What do you think would happen if Stan Walker released an album of country songs? I’m fairly certain his fans would think he’d lost his marbles. The same applies to content writing. If your client is a business coach, for example, you will only alienate his/her clients by posting a blog on, say, cooking. Before you embark on a content marketing strategy, decide on the appropriate topics and the form they are to be delivered. Here are some ideas:

  • a plumber could create YoutTube videos on how to unblock a drain
  • a construction company could write a mix of case studies and Slide Shares about successful projects
  • a copywriter could write blogs on how to write a Home page.

 

2: Be yourself

Of course with content writing,  it’s not so much about who you are, but who your client is — most of the time you are writing for them. So, a good content writer should be able to assume the personality of the person or business they write for.

How can you do this?

Well, you need to get to know your client. Talking is good — in person, on the phone or on Skype. When I interview a client I always record the conversation. I do this for several reasons:

  • short hand is something I never got round to learning (my problem)
  • to capture everything that was said
  • it’s a great way to pick up on how the client speaks, the phrases they use.

 

Being conscious of how your clients speak is particularly important with less formal content like blogs.

 

3: Be entertaining

I spend a lot of time reading — I want to keep up to date with what’s happening in my industry. However, if the author doesn’t get to the point fast, it’s difficult to understand, or is just plain boring, I don’t waste my time.
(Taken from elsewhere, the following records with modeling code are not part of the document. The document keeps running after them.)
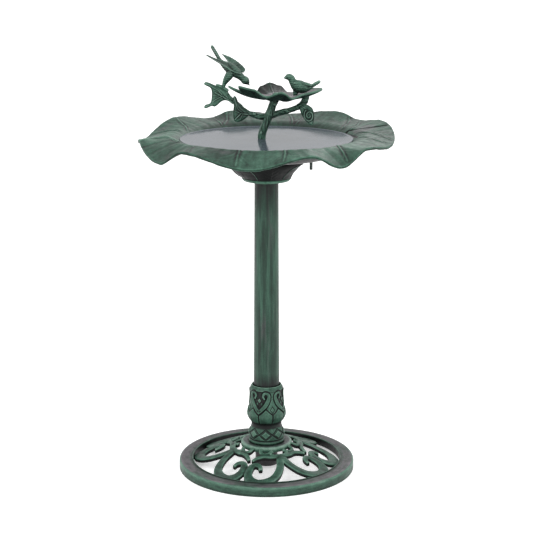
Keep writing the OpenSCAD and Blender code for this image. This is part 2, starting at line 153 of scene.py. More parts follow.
def fillet(corners, radii, steps=5):
    """A closed polygon with its corners rounded."""
    out = []
    for k, corner in enumerate(corners):
        p = np.array(corner, float)
        a = np.array(corners[k - 1], float) - p
        b = np.array(corners[(k + 1) % len(corners)], float) - p
        reach = min(radii[k], 0.45 * np.linalg.norm(a), 0.45 * np.linalg.norm(b))
        start, end = p + a / np.linalg.norm(a) * reach, p + b / np.linalg.norm(b) * reach
        out += [(1 - t) ** 2 * start + 2 * t * (1 - t) * p + t ** 2 * end for t in np.linspace(0, 1, steps)]
    return np.array(out)


def resample(outline, step):
    """A closed outline with points no further apart than step."""
    out = []
    for a, b in zip(outline, np.roll(outline, -1, axis=0)):
        count = max(1, math.ceil(np.linalg.norm(b - a) / step))
        out += [a + (b - a) * t for t in np.linspace(0, 1, count, endpoint=False)]
    return np.array(out)


def circle(count):
    """That many angles round the object, in degrees."""
    return np.linspace(0, 360, count, endpoint=False)


def around(r, a, z, x=0.0):
    """Points at radius r, degrees a from the front towards the right, and height z."""
    turn = np.radians(a)
    places = np.broadcast_arrays(x + r * np.sin(turn), -r * np.cos(turn), z)
    return np.stack(places, -1).reshape(-1, 3)


# ---- meshes ----

def quads(rows, cols, wrap_rows=False, wrap_cols=False):
    index = np.arange(rows * cols).reshape(rows, cols)
    if wrap_rows:
        index = np.vstack([index, index[:1]])
    if wrap_cols:
        index = np.hstack([index, index[:, :1]])
    return np.stack([index[:-1, :-1], index[:-1, 1:], index[1:, 1:], index[1:, :-1]], -1).reshape(-1, 4)


def capped(rows, cols):
    """The faces of a closed tube: its side, then its two ends."""
    ends = [list(range(cols))[::-1], list(range((rows - 1) * cols, rows * cols))]
    return quads(rows, cols, wrap_cols=True).tolist() + ends


def outward(verts, faces):
    """The four-sided faces of a closed surface, turned round if they look inward."""
    a, b, c, d = (verts[faces[:, k]] for k in range(4))
    volume = np.einsum("ij,ij->i", a, np.cross(b, c)) + np.einsum("ij,ij->i", a, np.cross(c, d))
    return faces if volume.sum() > 0 else faces[:, ::-1]


def new_object(name, data):
    obj = bpy.data.objects.new(name, data)
    bpy.context.scene.collection.objects.link(obj)
    return obj


def shown(name, mesh):
    """An object for a mesh, smooth-shaded."""
    mesh.polygons.foreach_set("use_smooth", np.ones(len(mesh.polygons), bool))
    mesh.update()
    return new_object(name, mesh)


def make(name, verts, faces):
    """An object with a smooth-shaded mesh, from millimetres."""
    mesh = bpy.data.meshes.new(name)
    mesh.from_pydata((np.asarray(verts, float) * MM).tolist(), [], [[int(v) for v in f] for f in faces])
    return shown(name, mesh)


def read(items, key, width, kind=np.float32):
    values = np.zeros(len(items) * width, kind)
    items.foreach_get(key, values)
    return values.reshape(-1, width)


def points_of(obj):
    return read(obj.data.vertices, "co", 3).astype(float) / MM


def normals_of(obj):
    return read(obj.data.vertex_normals, "vector", 3).astype(float)


def edges_of(obj):
    return read(obj.data.edges, "vertices", 2, np.int32)


def put_points(obj, verts):
    obj.data.vertices.foreach_set("co", (verts * MM).astype(np.float32).ravel())
    obj.data.update()


def averaged(values, edges, rounds):
    """Each vertex's value replaced by its neighbours' mean, that many times over."""
    values = np.asarray(values, float)
    flat = values.reshape(len(values), -1)
    a, b = edges.T
    count = np.maximum(np.bincount(a, minlength=len(flat)) + np.bincount(b, minlength=len(flat)), 1)
    for _ in range(rounds):
        flat = np.stack([(np.bincount(a, column[b], len(flat)) + np.bincount(b, column[a], len(flat)))
                         / count for column in flat.T], 1)
    return flat.reshape(values.shape)


def store(obj, name, values):
    """A number or a vector for each vertex, which the materials read."""
    values = np.asarray(values, np.float32)
    vector = values.ndim == 2
    attribute = obj.data.attributes.new(name, "FLOAT_VECTOR" if vector else "FLOAT", "POINT")
    attribute.data.foreach_set("vector" if vector else "value", values.ravel())


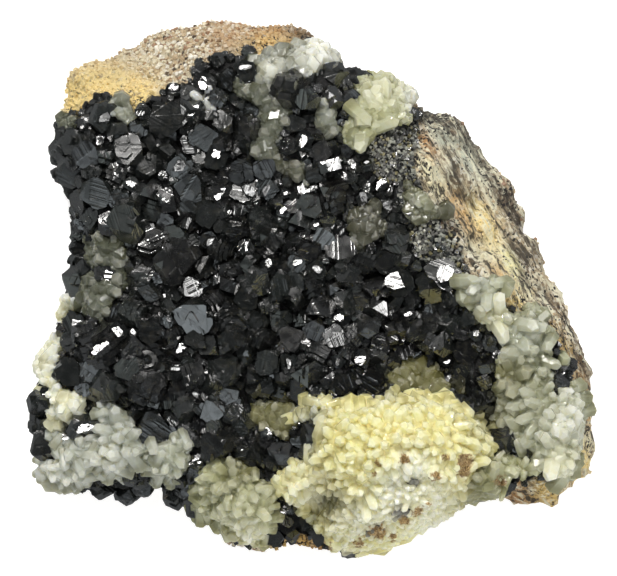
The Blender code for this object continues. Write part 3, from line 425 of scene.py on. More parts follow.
# How low a crust reaches: its foot's height where the shoulder has no room for it and where the room is full,
# and how far the rock may hang over, as the least upward part of its normal
CRUST_FOOT_BARE = 17.0
CRUST_FOOT_FULL = 9.0
FULL_ROOM = 1.8
LEAST_LEVEL = -0.35


def outline_reach(degrees):
    """Distance from the middle to the rock's edge in a direction."""
    known = sorted((math.degrees(math.atan2(y, x)) % 360, math.hypot(x, y)) for x, y in OUTLINE)
    reach = np.interp(degrees, [k[0] for k in known], [k[1] for k in known], period=360)
    return reach - shoulder(degrees)[2]


def around(rows, column, degrees):
    """One column of a table that goes round the rim by direction, between its rows."""
    return np.interp(degrees, [row[0] for row in rows], [row[column] for row in rows], period=360)


def swell(degrees):
    return around(RIM_SWELL, 1, degrees)


def shoulder(degrees):
    """Width and depth of the fall to the edge, and the room for a crust, in a direction."""
    return [around(SHOULDERS, column, degrees) for column in (1, 2, 3)]


def bearing(x, y):
    return np.degrees(np.arctan2(y, x)) % 360


def rim_is_bare(degrees):
    """Whether a direction is one of those in which the right rim is bare."""
    first, last = BARE_DIRECTIONS
    return (degrees - first) % 360 < last - first


def rough(points):
    values = []
    for point in points:
        place = Vector(point)
        coarse = noise.noise(place / COARSE_SCALE) * COARSE_ROUGH
        values.append(coarse + noise.noise(place / FINE_SCALE) * FINE_ROUGH)
    return np.array(values)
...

I’m not saying you need to be a comedian; you just shouldn’t be boring. What’s my definition of boring? Here are a few points:

  • no images or diagrams
  • walls of words that aren’t broken up into paragraphs and headings
  • endless cliches
  • key words repeated too many times
  • saying nothing new
  • really bad grammar (or should that come under the category (“irritating?”).

 

When I find content that teaches me something new, I really appreciate it; I share it on my social networks and come back for more — like a pop star’s groupie. This is what content writing is all about.

 

If you found this post useful please share. I welcome your comments.

 

Related posts:

What is content marketing and why is it powerful?

Six steps for writing a case study

Three factors that make a content writer successful

  1. Hey Andrew,

    I’ve never watched this show but I love watching some of the YouTube videos of people who have tried out for it and I really enjoy the ones that were struggling.

    You’re right though and for the longest time I never understood the term “know your audience”. I mean I think in a lot of people’s minds we think that everyone would want to know this stuff. That’s not necessarily true and if you’ll look at your traffic stats to your site you’ll see your demographics and you can build from there.

    I love comparisons like this because it’s real! Thank you for sharing this one with us.

    By the way, you don’t have your Twitter ID set up so if I were to share your post, you wouldn’t have a clue & that’s very important my friend.

    Thanks Andrew and enjoy your weekend.

    ~Adrienne

    1. Hi Adrienne, thanks for that. Yes, I think it’s always good to make comparisons to get a point across. Thanks for letting me know about Twitter ID. I’d better sort that out.

  2. Hi Andrew
    I am sucker for tenuous metaphors so I applaud your bold/brave connection between X Factor and content writing. Bravo sir!
    Your observations about about what makes entertaining online reading and what does not got me thinking about a feature article I read last weekend. I had not seen anything presented like this before and was intrigued with the way it maintained/recaptured interest over quite a long read.
    If you have a spare minute please have a look and let us know if you think any of the techniques applied could be useful for copy writing:
    http://www.lostplane.co.nz/main.html#lostInClouds-1

    1. Hi Quentin, thanks for your feedback. It was a bit of a stretch, but I thought comparing X Factor to content writing might be interesting. I’ve checked out the link and to be honest, I found the article very difficult to read. There are awesome pictures and the aeroplane bit at the beginning is quite cool, but I found it quite distracting and the site was terribly slow. I think this could be an example of trying to be too clever which unfortunately puts people off reading the content.